Predictive Maintenance

An effective predictive maintenance setup both increases safety levels and also makes the allocation of manpower and other resources more efficient. Data is electronically and automatically collected from the elevator and compared to the supplier’s database, which is stored in the cloud, looking for anomalies or underperformance that might indicate an upcoming flaw.

This then allows a maintenance team to quickly identify the relevant component that needs to be repaired or replaced and to do so in advance of failure. This method is more efficient than a traditional preventative maintenance program, as it avoids scheduling maintenance teams when they are not required and also means that parts are not replaced until they need to be (as opposed to being replaced according to a rigid schedule).

Examples of data gathered and analysed typically includes acceleration of the cab, speed at which the doors close and the status of components such as LEDs. The results of this data can also be translated into job requests and sent directly to the phones of appropriate maintenance teams via native apps.

Touch Screen Panels

Touch Screen Panels are another multi-purpose feature. They allow the display of information and ads complete with branding, however they are also useful in case of emergency, letting the building show maps and instructions for evacuation.

VOIP phones

Traditional elevators have intercoms that allow passengers to communicate with an operator, whereas many smart elevators come equipped with a VOIP phone. This VOIP phone will usually have a built in failsafe, so that an alarm is triggered if the connection is lost at any point, letting management know that they need to check on the elevator and potentially repair the phone.

Tracking Software

Some elevators come with software installed that tracks the location of the elevator and transmits it to a separate monitoring station. This allows the facilities team to be quickly alerted to any entrapment situations (where an elevator is stuck between floors), thus minimising response time.

Secure Space

In the US, smart elevators have even been advanced as a place of refuge in case of mass shootings or other such crises (due to being lockable) , although luckily this is not such a risk in the UAE.

Efficiency and Comfort

Smart Grouping

Many taller towers have started organizing elevator banks by groups of floors in tall towers in order to reduce waiting times.

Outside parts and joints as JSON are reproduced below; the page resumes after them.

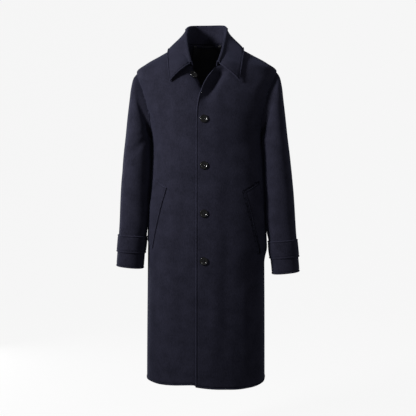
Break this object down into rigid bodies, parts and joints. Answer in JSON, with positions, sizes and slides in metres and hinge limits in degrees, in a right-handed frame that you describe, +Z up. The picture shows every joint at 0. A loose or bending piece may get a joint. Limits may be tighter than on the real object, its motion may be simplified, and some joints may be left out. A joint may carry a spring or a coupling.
{
  "type": "wool overcoat",
  "caption": "Long single-breasted overcoat in dark navy felted wool, filled out with no wearer, with a turned-down pointed collar, slanted welt pockets and cuff straps.",
  "frame": {"origin": "inside the neck at the level of the neck seam, where a neck and shoulders carry the coat", "axes": "+Z up along the coat's length, -Y out of the front, +X towards the wearer's left sleeve"},
  "size_m": [0.583, 0.3126, 1.1642],
  "materials": {
    "wool": "dark navy felted wool with a short brushed nap, soft sheen",
    "lining": "dark smooth lining",
    "button": "polished dark horn-like resin"
  },
  "bodies": {
    "root": {"back": "wool", "front_left": "wool", "front_right": "wool", "sleeve_left": "wool", "sleeve_right": "wool", "collar_stand": "wool", "collar_leaf": "wool", "cuff_strap_left": "wool", "cuff_strap_right": "wool", "pocket_welt_left": "wool", "pocket_welt_right": "wool", "neck_lining": "lining", "hanging_loop": "wool", "button_1": "button", "button_2": "button", "button_3": "button", "button_4": "button", "button_5": "button"}
  },
  "joints": []
}
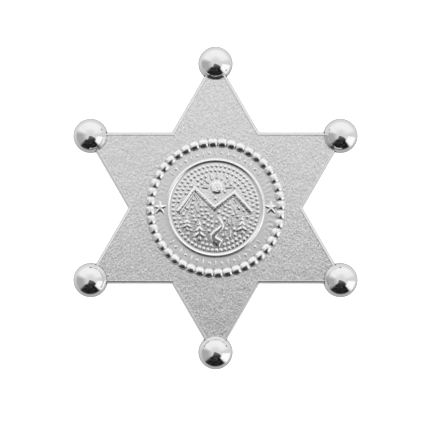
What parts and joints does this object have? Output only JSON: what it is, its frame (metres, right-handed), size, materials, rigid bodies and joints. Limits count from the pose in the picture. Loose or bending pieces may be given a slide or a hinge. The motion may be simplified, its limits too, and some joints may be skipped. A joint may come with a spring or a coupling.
{
  "type": "sheriff star badge",
  "caption": "Six-pointed silver star badge with ball tips, a raised rim, a ring of beads, a round relief medallion and a brooch pin at the back.",
  "frame": {"origin": "middle of the badge, on the surface that its six balls rest on", "axes": "+Z out of the badge's face, +Y towards the star's top point, +X to the right as seen from the front"},
  "size_m": [0.0616, 0.07, 0.0075],
  "materials": {
    "field_nickel": "satin nickel plate on a stippled cast field, with a polished rim",
    "ball_nickel": "mirror-polished nickel plate",
    "bead_nickel": "polished nickel plate, darker between the beads",
    "medallion_nickel": "satin nickel plate with bright raised relief",
    "pin_steel": "plain nickel-plated steel"
  },
  "bodies": {
    "root": {"star_plate": "field_nickel", "ball_tip_1": "ball_nickel", "ball_tip_2": "ball_nickel", "ball_tip_3": "ball_nickel", "ball_tip_4": "ball_nickel", "ball_tip_5": "ball_nickel", "ball_tip_6": "ball_nickel", "bead_ring": "bead_nickel", "medallion": "medallion_nickel", "pin_back": "pin_steel"}
  },
  "joints": []
}
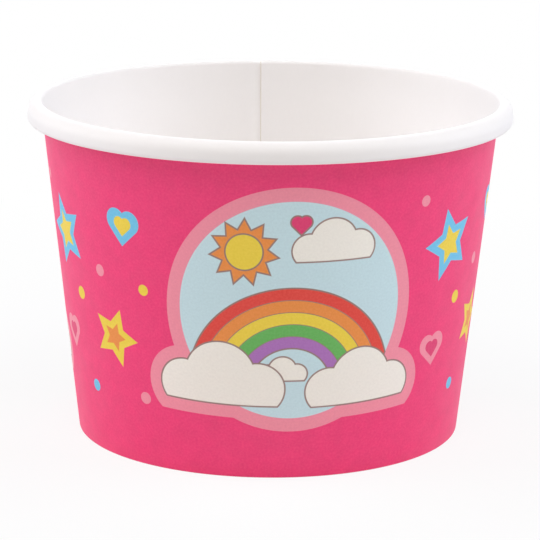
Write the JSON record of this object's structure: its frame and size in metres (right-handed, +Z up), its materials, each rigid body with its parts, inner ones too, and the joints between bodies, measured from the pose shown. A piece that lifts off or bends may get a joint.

Smart Grouping uses technology to develop and extend this concept. It requires users to select a floor prior to getting into the elevator, via an interactive touchscreen panel. This panel then analyses other requests and calculates which elevator to allocate the passenger to, with the aim of reducing waiting time, number of stops and crowding for everyone. This has the additional benefit of reducing elevator wear and tear and also saving energy (due to minimising the number of stops).

Energy Saving

Microprocessor and Software Based Controls

The use of computerised systems in elevators, in place of electromechanical relays, also allows elevators to enter standby mode when not in use or at times of low traffic when multiple elevators are not needed. This is done through the use of sensors that can identify whether passengers are present or not and subsequently shut down ventilation, screens, lights, music and other functionality for extended periods of time, saving energy. This can also result in a huge cost saving, with an estimated 40% of the world’s energy consumption due to buildings and 25% of building energy consumption going on elevators. The implication of these figures is that approximately 10% of global energy consumption is due to elevators!


LEDs are effective, energy-saving alternatives for incandescent downlights in elevators and can handle the motion and movement of elevators without sustaining damage. Moreover, they can also be used to provide more versatile lighting, such as variable intensity, and LED tape can cover small areas.

Therefore, whilst upgrading traditional elevators to become smart elevators (or installing smart elevators into new builds) can be expensive, the savings on running costs can also be considerable. This combined with the time saving and additional safety and comfort that smart elevators provide means that it is not surprising how quickly they are being adopted, particularly in taller towers. Given that Dubai is not short of skyscrapers and modern buildings, residents can expect a continued rise in their adoption over the next 5 – 10 years.